Subscribers get new and old music, curated content, remixes, DJ sets, extras, merchandize discounts, priority access to events and more.    This is almost exactly the list of product features that I laid out for the Music Product Manifesto back in 2009 so it should come as no surprise as quite how enthusiastic I am about the offering.

The reason I listed those attributes three years ago was that this broad selection of multimedia assets truly reflect what an artist is in the 21st century, so much more so than a CD or a download does.  They are also the assets which labels (majors in particular with their 360 deals) are increasingly becoming active in.  It is little short of a travesty that more has not been done until now.  Hopefully Fools Gold’s innovation bravery will help nudge the industry wide needle forward.

Of course it is much easier for a small label like Fools Gold to pull together the disparate artist assets necessary to create the holistic offering, but as I argued in my presentation to Midem in 2011, “the scale of the potential rewards is more than big enough to justify the sizeable effort: what is at stake is the entire future of premium music products.”

The Goldmine also ticks most of the boxes of my DISC principles that I laid out in my Music Format Bill of Rights (see figure):

Dynamic:  One of the things I like most about the service is its guarantee to deliver every new release on the label automatically to the user.  This is what music products need to do in the digital age, pushing relevant content to the consumer rather than relying on them to pull.

Interactive.  The service includes accapellas and remix stems for users to step out of passive listening into active creation.  This of course works perfectly for the dance music audience where a large share of the audience are aspiring DJs and producers.  A great next step would be some in built functionality that allows even the most novice user to play around with stems, perhaps  in the context of a social gaming environment.

Social.
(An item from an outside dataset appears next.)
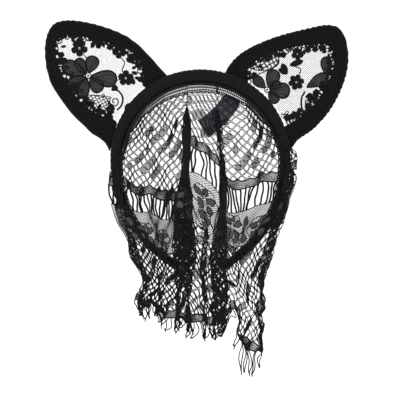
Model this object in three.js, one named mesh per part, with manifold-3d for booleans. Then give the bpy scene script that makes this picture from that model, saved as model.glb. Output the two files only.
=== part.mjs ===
// Animal ears headband with a lace veil, in millimetres.
// X runs to the right as seen from the front, Z is up and the front faces -Y.
// The origin is the middle of the crown, where the lining rests on the wearer's head.
// Left and right are as seen from the front.
import * as THREE from "three";
import { mergeVertices } from "three/addons/utils/BufferGeometryUtils.js";
import Module from "manifold-3d";

// ---- driving dimensions ----

// The band's centreline is three arcs: a half circle over the head and one limb on each side.
const CROWN_RADIUS = 68;
const LIMB_RADIUS = 97;
const LIMB_SWEEP = 60; // degrees of the limb arc from temple to tip
const BAND_THICKNESS = 11; // radial, at the crown
const BAND_DEPTH = 14; // front to back, at the crown
const BAND_CORNER = 3.6;
const TAPER_FROM = 50; // degrees from the top of the crown where the band starts to thin
const TIP_SCALE = 0.56; // size of the section at the tips against the crown

const FABRIC = 0.7; // the wrapped cover
const GAP = 0.3; // between touching pieces
const CORE_THICKNESS = 1.6;
const CORE_WIDTH = 8;
const LINING_THICKNESS = 0.55;
const LINING_WIDTH = 7;
const LINING_BACK = 0.7; // how far the lining sits behind the middle of the band
const HEADER_WIDTH = 2.6;
const HEADER_FRONT = 4.7; // how far the veil's header tape sits in front of the middle
const HEADER_REACH = 82; // degrees each side of the top that the veil is sewn to
const CAP_LENGTH = 9;
const CAP_WALL = 0.6;

// Each ear is a flat loop of wire bound in fabric, hinged on the line that touches the
// crown's outside at the ear's middle angle.
const EAR_FOLD_CLEARANCE = 0.9; // ear's lower edge above its fold line
const FOOT_CLEARANCE = 0.3; // top of the feet below the fold line
const EAR_FOLD_HEIGHT = 0.8; // fold line above the cover's outer surface
const BINDING_THICKNESS = 4.2;
const BINDING_GROOVE = 2.2; // inside height of the folded binding
const BINDING_EDGE = 2.2; // solid fold at the outer edge
const WIRE_RADIUS = 0.7;
const WIRE_INSET = BINDING_EDGE + GAP + WIRE_RADIUS;
const LACE_INSET = WIRE_INSET + WIRE_RADIUS + GAP;
const LACE_THICKNESS = 0.8;
const FOOT_THICKNESS = 5;
const FOOT_INNER_END = 14; // along the fold line from the ear's middle

// The veil hangs in front of the limbs and folds along a level line at the temples.
const VEIL_THICKNESS = 1.2;
const VEIL_TOP_Y = -4.9;
const VEIL_FOLD_Y = -8.4;
const VEIL_HEM_Y = -12;
const VEIL_FOLD_GAP = 0.5; // each side of the fold line
const VEIL_FOLD_DROP = 1; // the fold line below the temples

const LABEL_WIDTH = 16;
const LABEL_LENGTH = 36;
const LABEL_THICKNESS = 0.5;
const LABEL_FOLD_RADIUS = 1.6;
const LABEL_TILT = 40; // degrees from hanging straight down
const LABEL_TOP = [26.8, 2.6, -9.4]; // middle of its sewn end

const HALF_THICKNESS = BAND_THICKNESS / 2;
const HALF_DEPTH = BAND_DEPTH / 2;
const RING_Z = -(CROWN_RADIUS - HALF_THICKNESS - GAP - LINING_THICKNESS);
const COVER_RADIUS = CROWN_RADIUS + HALF_THICKNESS;
const FOLD_RADIUS = COVER_RADIUS + EAR_FOLD_HEIGHT;
const TEMPLE_GAP = THREE.MathUtils.radToDeg(GAP / 2 / CROWN_RADIUS);

// Each ear's outline and lace window run from its inner foot over the tip to its outer
// foot, as points (x, z) of a smooth curve.
const EARS = {
  left: {
    angle: 142,
    outline: [
      [-24, 4],
      [-33, 13.5],
      [-42, 23.9],
      [-58.4, 38],
      [-82, 47.5],
      [-106, 51.4],
      [-119.8, 46.5],
      [-125.2, 29],
      [-121.4, 3.6],
      [-107, -19.5],
      [-89.2, -38],
      [-78, -46],
      [-73, -54],
    ],
    window: [
      [-50, -14],
      [-46, 6],
      [-50, 20],
      [-62, 29.5],
      [-84, 35.5],
      [-103, 39.5],
      [-115, 36],
      [-115.5, 20],
      [-107.5, 1],
      [-96, -14.5],
      [-83, -24],
      [-69, -26.5],
      [-56, -22],
    ],
  },
  right: {
    angle: 41,
    outline: [
      [19, 8],
      [24.5, 17],
      [35.6, 27],
      [58.8, 37.5],
      [86.8, 45],
      [104, 47.6],
      [114.3, 42],
      [119, 24],
      [116, 3],
      [105.2, -19.6],
      [91, -36],
      [81, -44],
      [76, -53],
    ],
    window: [
      [42, -8],
      [38, 6],
      [40, 15],
      [54, 24],
      [74, 29.5],
      [92, 32],
      [104, 30],
      [107.5, 18],
      [103, 3],
      [94, -13],
      [82, -25],
      [73, -30],
      [60, -27],
    ],
  },
};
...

This seems to be the only key DISC element not catered for by the Goldmine, but they certainly have the building blocks to deliver on this, most notably the membership base.

Curated.  Fools Gold curate tracks from the archive as part of the service and in addition deliver exclusive content and extra content.

The Goldmine isn’t the full package, nor does it signify a turning point in music product strategy (because that requires major record labels to jump on board), but it does represent the bravest innovation step yet taken.

Fools Gold just set the standard for the rest to follow.